>>>

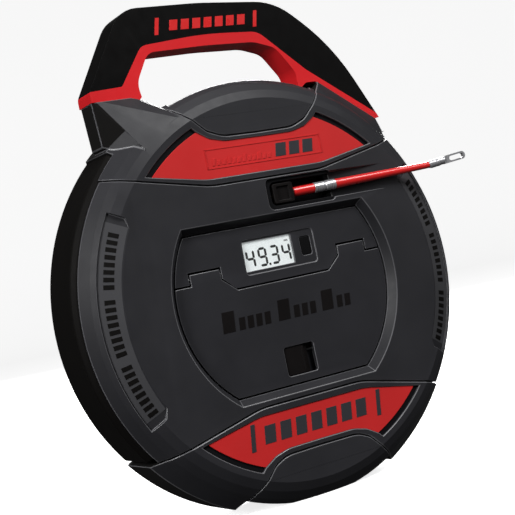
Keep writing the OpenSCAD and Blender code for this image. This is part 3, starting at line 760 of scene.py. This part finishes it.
def softbox(name, place, size, power):
    data = bpy.data.lights.new(name, "AREA")
    data.shape = "RECTANGLE"
    data.size, data.size_y = size
    data.energy = power
    obj = add_object(name, data)
    obj.location = place
    obj.rotation_mode = "QUATERNION"
    obj.rotation_quaternion = (Vector(LIGHT_TARGET) - Vector(place)).to_track_quat("-Z", "Y")


def backdrop():
    """Pale floor that curves up into a pale wall all round."""
    reach, bend, top, around = 4.0, 1.5, 6.0, 72
    profile = [(0.2, 0.0), (1.5, 0.0), (reach, 0.0)]
    for k in range(1, 13):
        rise = math.radians(7.5 * k)
        profile.append((reach + bend * math.sin(rise), bend - bend * math.cos(rise)))
    profile.append((reach + bend, top))
    turns = [2 * math.pi * k / around for k in range(around)]
    verts = [(r * math.sin(turn), r * math.cos(turn), z) for r, z in profile for turn in turns]
    faces = [list(range(around))[::-1]]
    for i in range(len(profile) - 1):
        for k in range(around):
            a, b = i * around + k, i * around + (k + 1) % around
            faces.append([a, b, b + around, a + around])
    mesh = bpy.data.meshes.new("backdrop")
    mesh.from_pydata(verts, [], faces)
    mesh.shade_smooth()
    obj = add_object("backdrop", mesh)
    m = Maker("backdrop")
    m.link(m.blend(m.spread(m.noise(0.002), 0, 1), (0.86, 0.86, 0.86), (0.89, 0.89, 0.89)),
           m.shader.inputs["Base Color"])
    set_inputs(m.shader, {"Roughness": 0.9, "Emission Color": (1, 1, 1, 1), "Emission Strength": 0.8,
                          "Specular IOR Level": 0.1})
    mesh.materials.append(m.material)
    obj.visible_glossy = False
    obj.visible_diffuse = False


def world():
    made = bpy.data.worlds.new("studio")
    made.use_nodes = True
    ground = made.node_tree.nodes["Background"]
    ground.inputs["Color"].default_value = (1, 1, 1, 1)
    ground.inputs["Strength"].default_value = 0.05
    bpy.context.scene.world = made
    bpy.context.scene.view_settings.view_transform = "Standard"


camera()
backdrop()
world()
softbox("key", (0.55, -1.30, 1.75), (1.0, 0.9), 40)
softbox("left", (-1.7, -0.75, 0.9), (0.5, 1.0), 32)
softbox("right_fill", (1.6, -1.2, 0.7), (0.6, 1.0), 3)
softbox("top", (-0.1, 0.1, 1.8), (1.4, 0.6), 4)
softbox("back", (1.2, 1.5, 1.1), (0.9, 0.9), 60)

<<<

▸ **Exercise description**:
Give the material above again, word for word.

▸ **Correct response**:
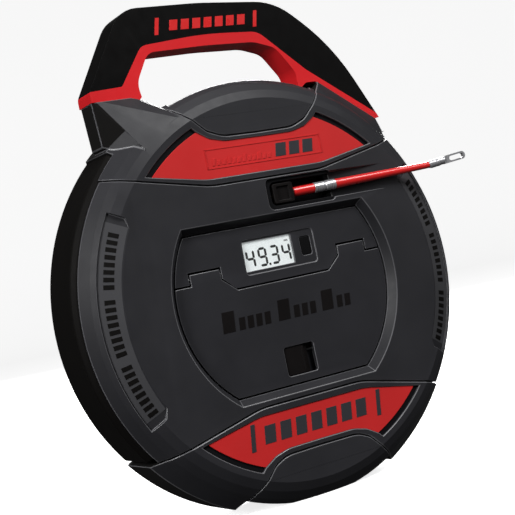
Keep writing the OpenSCAD and Blender code for this image. This is part 3, starting at line 760 of scene.py. This part finishes it.
def softbox(name, place, size, power):
    data = bpy.data.lights.new(name, "AREA")
    data.shape = "RECTANGLE"
    data.size, data.size_y = size
    data.energy = power
    obj = add_object(name, data)
    obj.location = place
    obj.rotation_mode = "QUATERNION"
    obj.rotation_quaternion = (Vector(LIGHT_TARGET) - Vector(place)).to_track_quat("-Z", "Y")


def backdrop():
    """Pale floor that curves up into a pale wall all round."""
    reach, bend, top, around = 4.0, 1.5, 6.0, 72
    profile = [(0.2, 0.0), (1.5, 0.0), (reach, 0.0)]
    for k in range(1, 13):
        rise = math.radians(7.5 * k)
        profile.append((reach + bend * math.sin(rise), bend - bend * math.cos(rise)))
    profile.append((reach + bend, top))
    turns = [2 * math.pi * k / around for k in range(around)]
    verts = [(r * math.sin(turn), r * math.cos(turn), z) for r, z in profile for turn in turns]
    faces = [list(range(around))[::-1]]
    for i in range(len(profile) - 1):
        for k in range(around):
            a, b = i * around + k, i * around + (k + 1) % around
            faces.append([a, b, b + around, a + around])
    mesh = bpy.data.meshes.new("backdrop")
    mesh.from_pydata(verts, [], faces)
    mesh.shade_smooth()
    obj = add_object("backdrop", mesh)
    m = Maker("backdrop")
    m.link(m.blend(m.spread(m.noise(0.002), 0, 1), (0.86, 0.86, 0.86), (0.89, 0.89, 0.89)),
           m.shader.inputs["Base Color"])
    set_inputs(m.shader, {"Roughness": 0.9, "Emission Color": (1, 1, 1, 1), "Emission Strength": 0.8,
                          "Specular IOR Level": 0.1})
    mesh.materials.append(m.material)
    obj.visible_glossy = False
    obj.visible_diffuse = False


def world():
    made = bpy.data.worlds.new("studio")
    made.use_nodes = True
    ground = made.node_tree.nodes["Background"]
    ground.inputs["Color"].default_value = (1, 1, 1, 1)
    ground.inputs["Strength"].default_value = 0.05
    bpy.context.scene.world = made
    bpy.context.scene.view_settings.view_transform = "Standard"


camera()
backdrop()
world()
softbox("key", (0.55, -1.30, 1.75), (1.0, 0.9), 40)
softbox("left", (-1.7, -0.75, 0.9), (0.5, 1.0), 32)
softbox("right_fill", (1.6, -1.2, 0.7), (0.6, 1.0), 3)
softbox("top", (-0.1, 0.1, 1.8), (1.4, 0.6), 4)
softbox("back", (1.2, 1.5, 1.1), (0.9, 0.9), 60)